Decline in indigenous flowering plants is evident in alpine regions and to check how this decline could have impacted bumblebees, Candace Galen, a professor of biological sciences in the MU College of Arts and Science, and her colleagues were motivated to study how the bumblebee species of Rocky Mountains were coping.
Researchers have long known that there is a direct relationship between length of tongues of bumblebees and the flowering plants of the region. Those with longer tongues are classified as “specialists” bees as they can feed on deep, long tubes, while those with short tongues are known as “generalists” and tend to play the role of pollinators.

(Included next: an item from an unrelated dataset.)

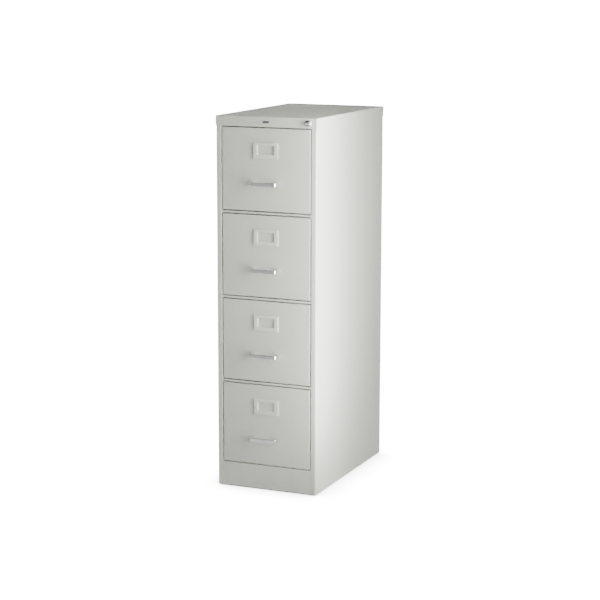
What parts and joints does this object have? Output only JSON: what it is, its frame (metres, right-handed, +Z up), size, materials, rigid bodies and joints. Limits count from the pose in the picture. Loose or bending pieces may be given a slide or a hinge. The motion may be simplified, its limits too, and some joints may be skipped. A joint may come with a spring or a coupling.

The best way to analyse if there has been a change in tongue sizes over the course of years is to compare measurements taken a few decades earlier with current ones. To achieve that Galen and her colleagues measured the tongue lengths of alpine bumblebee species collected between 1966 and 1980 at three alpine sites of the central Rocky Mountains and archived at the University of Colorado and other museums.
To get the latest measurements, the team resurveyed the same bumblebee species in the alpine locations between 2012 and 2014.
The findings were surprising as they noticed that in just 40 years, the length of tongues of two bumblebee species had decreased by nearly 25 per cent.
Galen explains that a change of 25 per cent over a short period of 4 decades and over just 40 generations is startling because most evolutionary changes occur over a course of few hundred years or even thousands or millions of years.
When they investigated the flowers which bumblebees frequented, they found that there has been no change in the structure of the flowers, but they had become less prolific. Overall, they found that the total food resources available to alpine bumblebees had fallen by 60 per cent since the 1970s.
The research doesn’t say that the climate change isn’t having a negative impact on bumblebees, but it does provide “a glimmer of hope” for bumblebees. Researchers say that if we can manage human-induced negative aspects such as pesticides, and habitat destruction, we can help bumblebees by providing them with enough time to evolve and adapt to the climate change.
“We are not saying climate change isn’t a problem for bumblebees–it is a major problem,” said Galen. “However, these findings indicate that some bumblebees may be able to adapt if provided adequate habitat, and are largely shielded from environmental pollutants, such as pesticides.”